You can only have a relative max or min where f'(x)=0, undefined or at and endpoint if given a closed interval.

 

[JeffM]

Critical points identify where a function potentially changes qualitatively.

If f’(x) = 0 when x = a, there may be a local minimum or maximum at a. If so, the function will be increasing on one side of a and decreasing on the other side of a.

If f’(x) does not exist when x = a, there is obvious change in the behavior of f(x) at a (if f(a) is even a real number).

They are critical because they identify points of change in behavior.

 

[Deleted member 4993]

If so, the function will be increasing on one side of a and decreasing on the other side of a.

I think that statement needs "revision".

 

[JeffM]

I think that statement needs "revision".

Oh great Khan, I shall revise it once I know how.

If f(x) is at a local maximum at a, then f(x) is increasing to the left of a and decreasing to the right; that means f(x) is increasing on one side of a and decreasing on the other.

If f(x) is at a local minimum at a, then f(x) is increasing to the right of a and decreasing to the left of a; that means f(x) is increasing on one side of a and decreasing on the other.

 

[Deleted member 4993]

Oh great Khan, I shall revise it once I know how.

If f(x) is at a local maximum at a, then f(x) is increasing to the left of a and decreasing to the right; that means f(x) is increasing on one side of a and decreasing on the other.

If f(x) is at a local minimum at a, then f(x) is increasing to the right of a and decreasing to the left of a; that means f(x) is increasing on one side of a and decreasing on the other.

You have, I think, neglected the situation where f"(x) = 0, we have a stationary point and the picture changes. I know this may not be pertinent at the level of OP..........but................so the statement

If f’(x) = 0 when x = a, there may be a local minimum or maximum at a

I know there is "if " and "may be" in that statement - I "feel" that statement should point to possibility of stationary point also. I remember while I was teaching mechanics, I had problem discussing "stable" equilibrium (minima and maxima situation being unstable equilibrium).
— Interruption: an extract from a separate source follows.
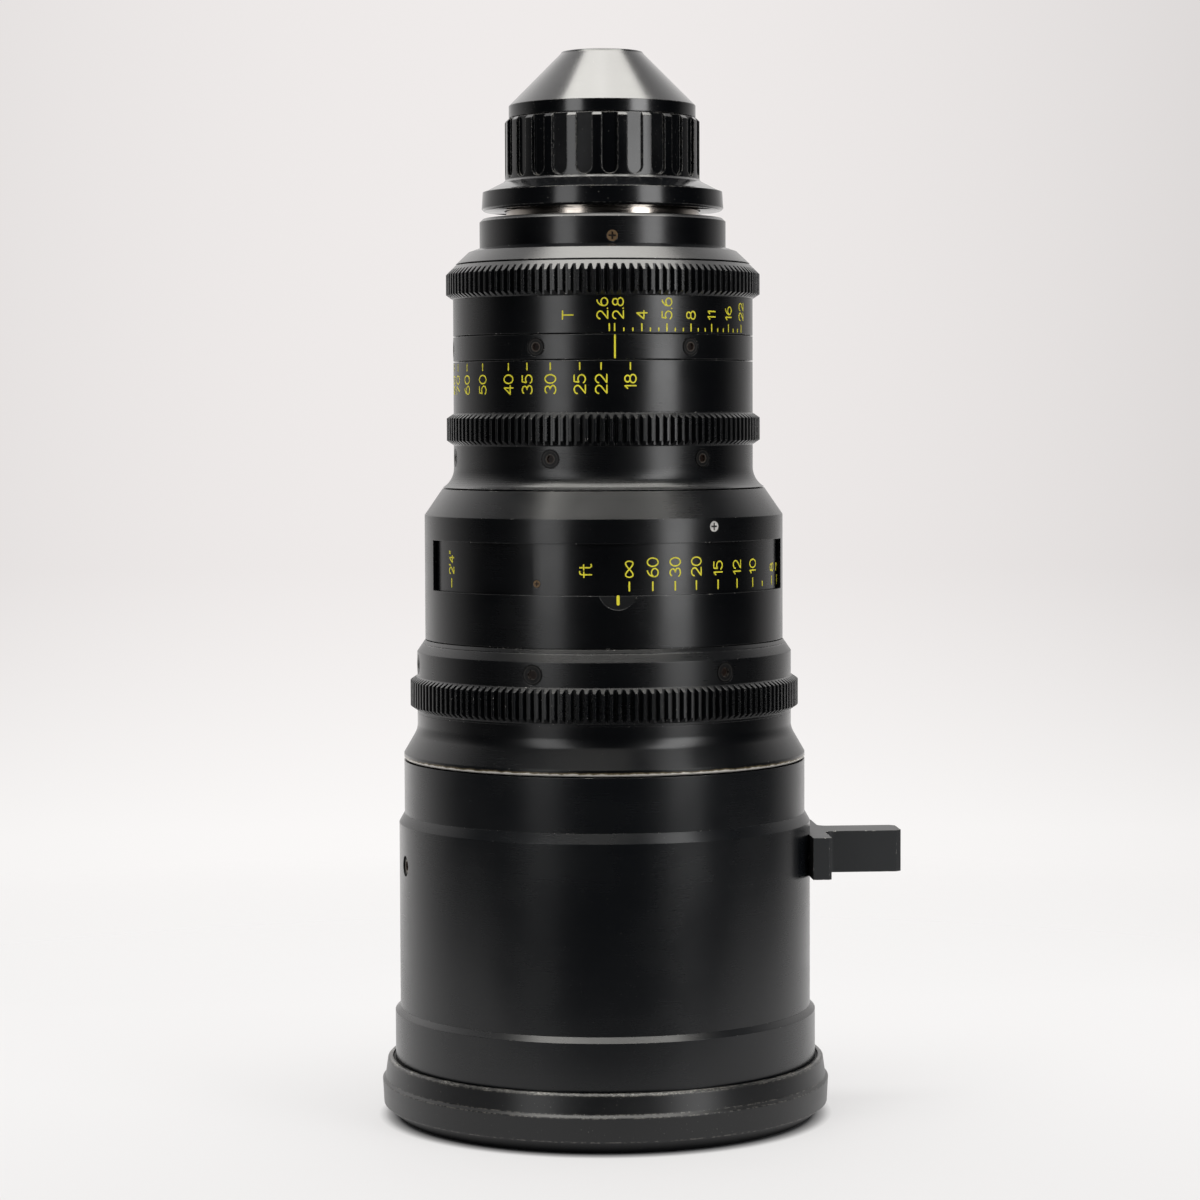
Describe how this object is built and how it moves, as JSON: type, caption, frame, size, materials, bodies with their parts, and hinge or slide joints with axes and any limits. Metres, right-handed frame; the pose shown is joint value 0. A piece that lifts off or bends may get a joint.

Anyway, this could be left to the future (but you know I can see future....)

 

[JeffM]

You have, I think, neglected the situation where f"(x) = 0, we have a stationary point and the picture changes. I know this may not be pertinent at the level of OP..........but................so the statement

I know there is "if " and "may be" in that statement - I "feel" that statement should point to possibility of stationary point also. I remember while I was teaching mechanics, I had problem discussing "stable" equilibrium (minima and maxima situation being unstable equilibrium).

Anyway, this could be left to the future (but you know I can see future....)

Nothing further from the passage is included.